**INFORMATION GIVEN**
↓

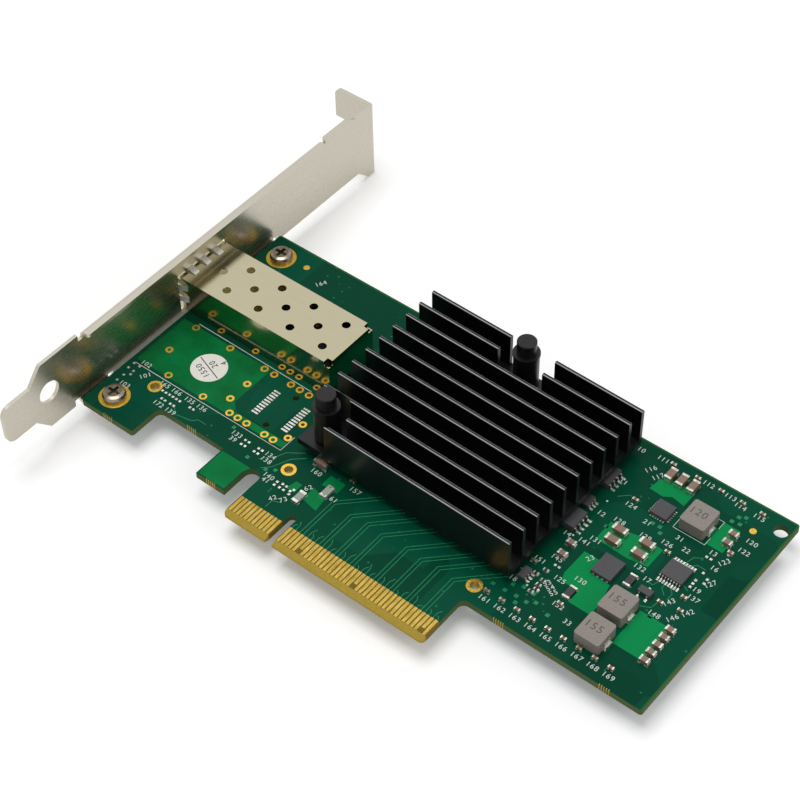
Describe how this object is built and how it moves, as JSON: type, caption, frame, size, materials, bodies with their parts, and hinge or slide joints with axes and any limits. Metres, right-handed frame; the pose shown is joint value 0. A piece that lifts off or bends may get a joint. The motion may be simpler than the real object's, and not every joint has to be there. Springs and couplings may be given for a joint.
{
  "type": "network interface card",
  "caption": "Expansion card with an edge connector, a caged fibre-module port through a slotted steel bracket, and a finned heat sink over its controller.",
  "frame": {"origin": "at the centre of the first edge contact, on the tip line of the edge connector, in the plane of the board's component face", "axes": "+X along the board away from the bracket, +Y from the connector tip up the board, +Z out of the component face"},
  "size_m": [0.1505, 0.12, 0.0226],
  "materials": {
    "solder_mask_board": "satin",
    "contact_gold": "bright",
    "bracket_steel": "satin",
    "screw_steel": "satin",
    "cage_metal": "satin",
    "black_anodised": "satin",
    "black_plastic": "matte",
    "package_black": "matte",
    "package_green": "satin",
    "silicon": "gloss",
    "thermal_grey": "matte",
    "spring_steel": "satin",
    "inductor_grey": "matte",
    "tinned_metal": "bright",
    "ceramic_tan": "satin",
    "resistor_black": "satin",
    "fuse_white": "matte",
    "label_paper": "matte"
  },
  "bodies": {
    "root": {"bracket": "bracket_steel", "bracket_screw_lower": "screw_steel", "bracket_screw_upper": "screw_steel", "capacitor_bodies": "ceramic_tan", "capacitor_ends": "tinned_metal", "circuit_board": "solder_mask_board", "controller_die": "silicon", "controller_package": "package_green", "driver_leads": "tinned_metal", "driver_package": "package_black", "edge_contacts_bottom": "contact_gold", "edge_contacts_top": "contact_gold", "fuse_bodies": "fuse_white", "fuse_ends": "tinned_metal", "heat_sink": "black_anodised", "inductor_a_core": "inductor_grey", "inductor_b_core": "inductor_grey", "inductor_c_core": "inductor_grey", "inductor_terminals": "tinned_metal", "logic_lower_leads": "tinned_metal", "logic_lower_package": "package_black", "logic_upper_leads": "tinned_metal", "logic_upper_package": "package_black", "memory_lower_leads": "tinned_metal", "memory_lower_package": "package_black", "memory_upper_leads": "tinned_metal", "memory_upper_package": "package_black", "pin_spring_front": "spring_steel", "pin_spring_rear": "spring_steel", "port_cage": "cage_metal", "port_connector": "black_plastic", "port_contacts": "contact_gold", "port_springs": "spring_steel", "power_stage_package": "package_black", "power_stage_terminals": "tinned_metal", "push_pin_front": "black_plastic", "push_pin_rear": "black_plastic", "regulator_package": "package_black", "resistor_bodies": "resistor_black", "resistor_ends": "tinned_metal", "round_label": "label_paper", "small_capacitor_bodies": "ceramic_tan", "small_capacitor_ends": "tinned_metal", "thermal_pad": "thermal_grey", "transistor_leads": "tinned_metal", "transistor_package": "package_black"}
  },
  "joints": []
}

↑
↓

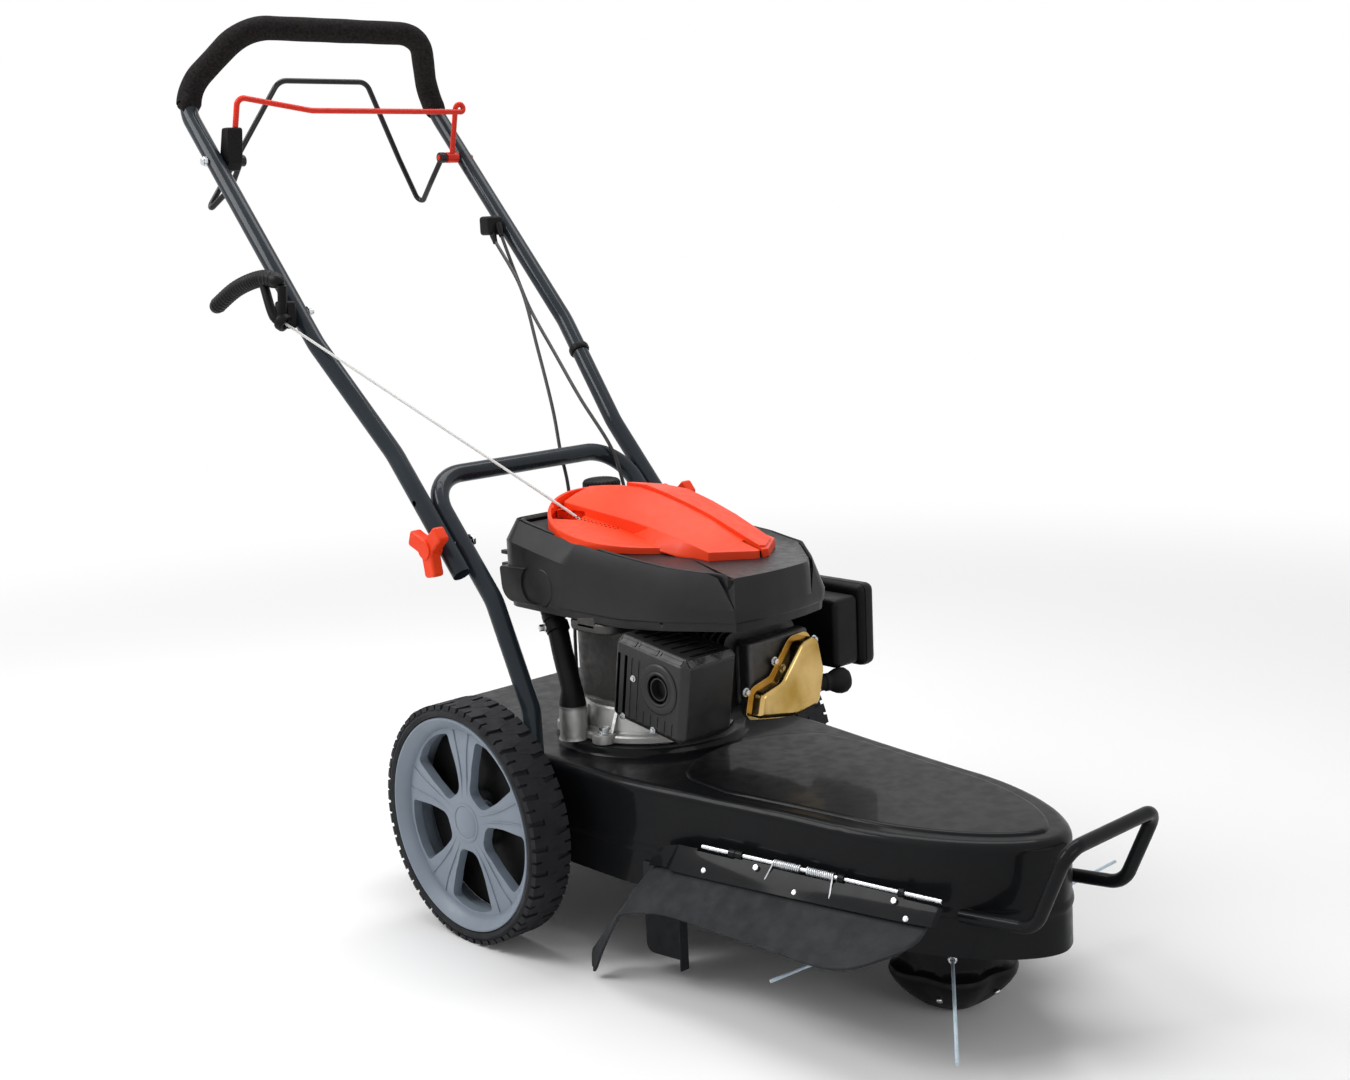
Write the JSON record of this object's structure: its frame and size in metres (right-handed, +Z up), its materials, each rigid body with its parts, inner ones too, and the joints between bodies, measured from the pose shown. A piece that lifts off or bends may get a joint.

↑

**WHAT IS ASKED**
Pick out the lines that have the word "lifts". Copy them all.

**SOLUTION FOR THIS TASK**
Describe how this object is built and how it moves, as JSON: type, caption, frame, size, materials, bodies with their parts, and hinge or slide joints with axes and any limits. Metres, right-handed frame; the pose shown is joint value 0. A piece that lifts off or bends may get a joint. The motion may be simpler than the real object's, and not every joint has to be there. Springs and couplings may be given for a joint.
Write the JSON record of this object's structure: its frame and size in metres (right-handed, +Z up), its materials, each rigid body with its parts, inner ones too, and the joints between bodies, measured from the pose shown. A piece that lifts off or bends may get a joint.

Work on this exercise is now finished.